Обычно забирали двенадцатилетних детей, которые сразу же направлялись в военные интернаты, где и находились до мобилизации в армию в восемнадцатилетнем возрасте. Однако в случае податных недоимок проштрафившимся и нищим общинам позволялось “расплачиваться” и младшими мальчиками. По-видимому, именно в такой “внеплановый” набор и попал восьмилетний Исер-Лейб. Скорее всего, по этой же причине ему не нашлось места в училище, и он был определен на воспитание в крестьянскую семью, в православную вятскую деревню.

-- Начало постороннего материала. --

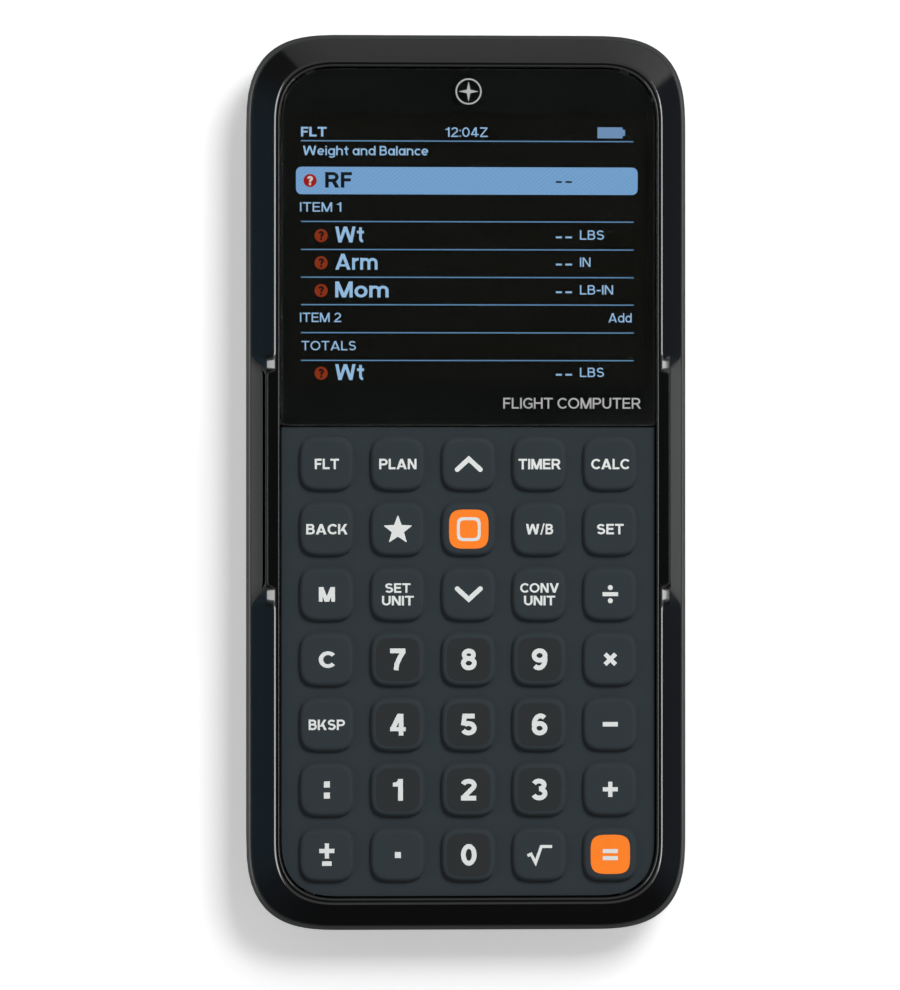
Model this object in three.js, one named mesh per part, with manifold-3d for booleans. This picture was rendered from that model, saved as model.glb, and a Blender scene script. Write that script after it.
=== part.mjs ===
// Handheld electronic flight computer: a flat pocket instrument with a colour display over a
// 35-key rubber keypad, run by four AAA cells behind a sliding door.
//
// Millimetres. It lies on its back: +X to the right of the face, +Y towards the display end and
// +Z out of the face. The origin is under the middle of the case, level with the feet.

import * as THREE from 'three';
import { mergeVertices } from 'three/addons/utils/BufferGeometryUtils.js';
import Module from 'manifold-3d';

const wasm = await Module();
wasm.setup();

// Outline of the case, seen from the front
const BODY_WIDTH = 87.5;
const BODY_LENGTH = 178;
const BODY_CORNER = 19.4;        // how far a corner's curve reaches along each side
const BODY_CORNER_POWER = 3;     // superellipse power: 2 is a round corner, more is squarer
const SIDE_BORDER = 6.4;         // from the outline in to the opening, at the long sides
const END_BORDER = 6.7;          // the same at the two ends
const OPENING_CORNER = 11.5;
const OPENING_CORNER_POWER = 2.5;
const CORNER_STEPS = 12;

// Clearances
const GAP = 0.3;                 // between pieces that touch or nearly touch
const FACE_GAP = 0.15;           // each side of the seam between display window and keypad

// Shell
const FOOT_PROUD = 0.8;
const FLOOR_THICKNESS = 2;
const WALL = 2;
const BACK_ROUND_IN = 6.5;       // how far the rounded back edge reaches in from the outline
const BACK_ROUND_UP = 9;         // and how far it reaches up
const BACK_ROUND_STEPS = 8;
const RIM_BELOW_BOARD = 1.4;      // top of the back case's visible rim below the board
const RIM_WIDTH = 1.1;           // rim that shows outside the bezel
const RIM_ROUND = 0.4;

// Grip notches in the bezel's long sides, measured from the middle of the length
const NOTCH_TOP = 21.1;
const NOTCH_TOP_RAMP = 4.7;
const NOTCH_BOTTOM = -19.5;
const NOTCH_BOTTOM_RAMP = 5.8;
const NOTCH_STEPS = 6;
const NOTCH_DEPTH = 3.4;         // from the outline in to the bezel's steep side
const SHOULDER_RISE = 0.9;       // how far the grip ledge rises from the rim to the bezel
const NOTCH_WALL = 1.3;          // bezel behind its steep side, where the panel leaves room

// Bezel section
const BEZEL_EDGE = 0.5;          // upright edge along the rim
const BEZEL_DRAFT = 0.1;         // how far that edge leans in
const CREST_INSET = 5.6;         // from the outline in to the flat crest
const CREST_ROUND = 0.5;         // fall of the rounded corner outside the crest
const NOTCH_CREST_INSET = 0.6;   // from the steep side in to the flat crest, in a notch
const INNER_BEVEL = 0.4;

// Lip that locates the bezel inside the back case
const LIP_DEPTH = 1.5;
const LIP_THICKNESS = 1.2;

// Cells, battery bay and door
const CELL_COUNT = 4;
const CELL_DIAMETER = 10.5;      // AAA
const CELL_LENGTH = 44.5;
const CELL_BUTTON_RADIUS = 1.9;
const CELL_BUTTON_HEIGHT = 0.8;
const CELL_SIDES = 20;
const CELL_SPACING = 0.7;        // air between one cell and the next
const CONTACT_THICKNESS = 0.4;
const CONTACT_HEIGHT = 9;
const SPRING_LENGTH = 3.9;
const SPRING_WIRE = 0.7;
const SPRING_TURNS = 2.5;
const SPRING_BASE_RADIUS = 3.2;
const SPRING_TIP_RADIUS = 1.9;
const BAY_WALL = 1.6;
const BAY_ROOF = 0.8;
const BAY_END_MARGIN = 12.5;     // from the case's lower end to the bay
const DOOR_THICKNESS = 1.7;
const DOOR_TONGUE = 1;           // how far each side rail of the door reaches into its groove
const DOOR_TONGUE_THICKNESS = 0.8;
const DOOR_OVERLAP = 3.5;        // door beyond the bay at the display end
const DOOR_SIDE_OVERLAP = 1.4;   // door beyond the bay at each side
const GRIP_RIDGES = 5;
const GRIP_RIDGE_PITCH = 2.4;
const GRIP_GROOVE_WIDTH = 1.2;
const GRIP_GROOVE_DEPTH = 0.5;
const GRIP_GROOVE_LENGTH = 16;
const GRIP_FROM_TOP = 11.5;

// Board and keypad
const BOARD_THICKNESS = 1;
const BOARD_SIDE_MARGIN = 5.8;   // from the outline in to the board
const MAT_THICKNESS = 2.2;
const MAT_FLANGE = 1.1;          // how far the mat's flange reaches under the bezel
const MAT_FLANGE_THICKNESS = 0.6;
const KEY_SIDE_MARGIN = 9.2;     // from the opening's side to the middle of the outer column
const KEY_TOP_MARGIN = 7.5;      // from the face's seam down to the middle of the top row
const KEY_WIDTH = 10;
const KEY_LENGTH = 9.9;
const KEY_CORNER = 3;
const KEY_CORNER_STEPS = 2;
const KEY_EDGE = 0.7;            // slope around a key's top
const KEY_PROUD = 1.5;           // key top above the mat
const KEY_TRAVEL = 0.9;

// Display
const BEZEL_PROUD = 1.7;         // bezel crest above the mat
const LENS_BELOW_CREST = 0.7;
const LENS_THICKNESS = 1.5;
const LEDGE_THICKNESS = 0.9;     // bezel ledge that carries the lens
const LEDGE_BITE = 1;            // how far the ledge reaches into the bezel
const SCREEN_WIDTH = 70.08;      // lit area of a 3.5 inch 4:3 panel
const SCREEN_LENGTH = 52.56;
const SCREEN_BORDER = 0.6;       // ledge opening beyond the lit area
const SCREEN_TOP_MARGIN = 9.9;   // from the opening's upper end to the lit area
const PANEL_SIDE = 3.4;          // panel glass beyond the lit area at the sides and top
const PANEL_FOOT = 7.3;          // and at the end where its cable leaves
const PANEL_THICKNESS = 3;
const TRAY_THICKNESS = 0.6;
const TRAY_WALL = 0.8;
const FLEX_WIDTH = 28;
const FLEX_THICKNESS = 0.25;

// Screws and feet
const SCREW_END_MARGIN = 7.45;
const SCREW_RADIUS = 0.9;
const SCREW_HEAD_RADIUS = 1.9;
const SCREW_HEAD_HEIGHT = 1.5;
const SCREW_HEAD_DEPTH = 4;      // from the back's face up to the seat under the head
const SCREW_SIDES = 14;
const TUBE_RADIUS = 3;
const BOSS_RADIUS = 2.2;
const TAB_HALF_WIDTH = 3.2;
const TAB_THICKNESS = 1.2;
const FOOT_WIDTH = 5;
const FOOT_END_MARGIN = 21;
const FOOT_POCKET = 0.6;
const POST_RADIUS = 2.5;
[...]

С еврейским мальчиком, забритым в кантонисты, семья обычно прощалась навсегда, как с умершим, – вплоть до совершения погребальных обрядов: ждать возвращения сына в лоно родной религиозной и бытовой традиции не приходилось. Хотя насильственного крещения официально не практиковали, но реально выжить без этого в рамках жестко ориентированного на православие военизированного интерната было почти невозможно.
Мальчика, единственного в молодой семье Блувштейнов, забрали в момент, когда отец был в отъезде. Вернувшись и узнав о случившемся, он умер от инфаркта. Мать, винившая себя в том, что не уберегла сына и стала, таким образом, причиной двойного несчастья, наложила на себя руки. Имущество семьи отошло в казну. Обо всем этом Исер-Лейб узнал лишь спустя двадцать пять лет, когда, закончив службу, вернулся в родную Полтаву.
Эти годы вместили в себя крестьянский труд, армию, Крымскую войну. С приемной семьей, судя по всему, мальчику повезло: работящего паренька любили и даже не мешали молиться по-своему. Отец Рахели на всю жизнь сохранил добрые воспоминания о вятской деревне и позднее, разбогатев, не раз ездил туда и посылал деньги, стараясь отплатить добром за добро.
В армии физически сильный и грамотный Исер-Лейб быстро продвинулся в разведчики. За доблесть, проявленную во время обороны Севастополя, он был произведен в унтер-офицеры – предельно высокое звание для не выкрестившегося солдата-еврея. После службы он удачно использовал свои ветеранские льготы и близкое знакомство с русским Севером: занялся меховым бизнесом и быстро разбогател.
Мать Рахели, Софья, происходила из мощного рода Мандельштамов, подарившего миру немало выдающихся людей – банкиров, врачей, поэтов, ученых, общественных деятелей и даже членов революционной организации “Народная Воля”. Макс Мандельштам, брат Софьи, был знаменитым офтальмологом, главой известной на всю Россию киевской клиники, одним из лидеров российских сионистов.